The geopolitical turmoil in the Middle East may create hesitation among investors, leading them to delay final investment decisions (FIDs). Although the underlying fundamentals of the region for green iron production have not changed, the war environment opens a narrow window of opportunity for other contenders. Brazil, for example, is well positioned in this market and is looking to capitalise on this disruption.
Australia is also a key supplier with the potential to revive its green iron ambitions. Some believe that, among all investor criteria, reliability can outweigh other considerations such as energy costs, giving Australia a potential advantage in this regard.
Many geopolitical and macroeconomic factors are beyond Australia’s control. The key is for the country to be prepared to deliver value to the market and position itself as a reliable alternative for potential buyers seeking diversification amid the current conflict.
Mining, iron ore, and steel projects are inherently characterised by long development cycles, typically requiring multiple years of feasibility studies, permitting, engineering design, and financing prior to construction. However, there are notable examples of projects and developers that have successfully compressed these timelines, driven by strong determination to advance projects more rapidly. For instance, Meranti Green Steel was initially spun off from Meranti Steel in May 2023 to develop a green steel capability (including the 2.5MTPA HBI plant in Oman) and is expected to reach a final investment decision (FID) this year. The company has also successfully secured offtake agreements for its HBI.

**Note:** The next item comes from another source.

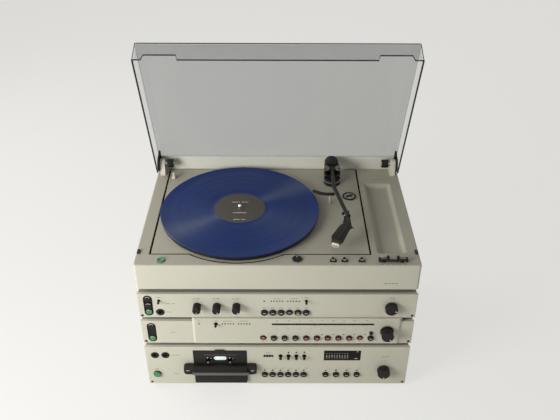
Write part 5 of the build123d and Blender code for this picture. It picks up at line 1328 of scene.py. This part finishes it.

POSCO’s Port Hedland iron project in Australia has a similar scope and remains in the pipeline, with its FID long awaited. Initial studies were completed in 2022. Several other commercial-scale projects are also progressing in Australia but are still awaiting FID.
A key milestone before reaching FID is securing offtake agreements for the final product. This is where Australian producers in the green iron value chain must actively collaborate with trade partners, particularly in Asia. By 2030, there is an opportunity for Australia to supply up to 5.5MTPA of green iron to the Asia-Pacific market.
Another key barrier facing large-scale projects is the lengthy development timeline, which needs to be streamlined for major projects in the pipeline. One example is Magnetite Mines’ Razorback Iron Ore Project, which has the potential to produce high-grade iron ore suitable for green iron. The project has been granted a three-year “Major Project Status” (MPS), meaning the Major Projects Facilitation Agency (MPFA) will support the streamlining of various approvals. As the only iron ore project currently awarded this status, Razorback could serve as a showcase for how approvals can be accelerated to fast-track progress toward FID and construction.
Australia also must consider that it has a competitive advantage in producing true green iron, using hydrogen instead of natural gas. Early adoption of hydrogen could provide Australian projects with a competitive edge over other market offerings. Without clear differentiation, attracting and retaining international investors will be difficult.
Whether investors will prioritise investment security over considerations such as financial returns and cost competitiveness remains an open question. However, the key differentiator lies not just in having resources, but in how rapidly countries can adapt, scale and deliver to meet shifting market dynamics.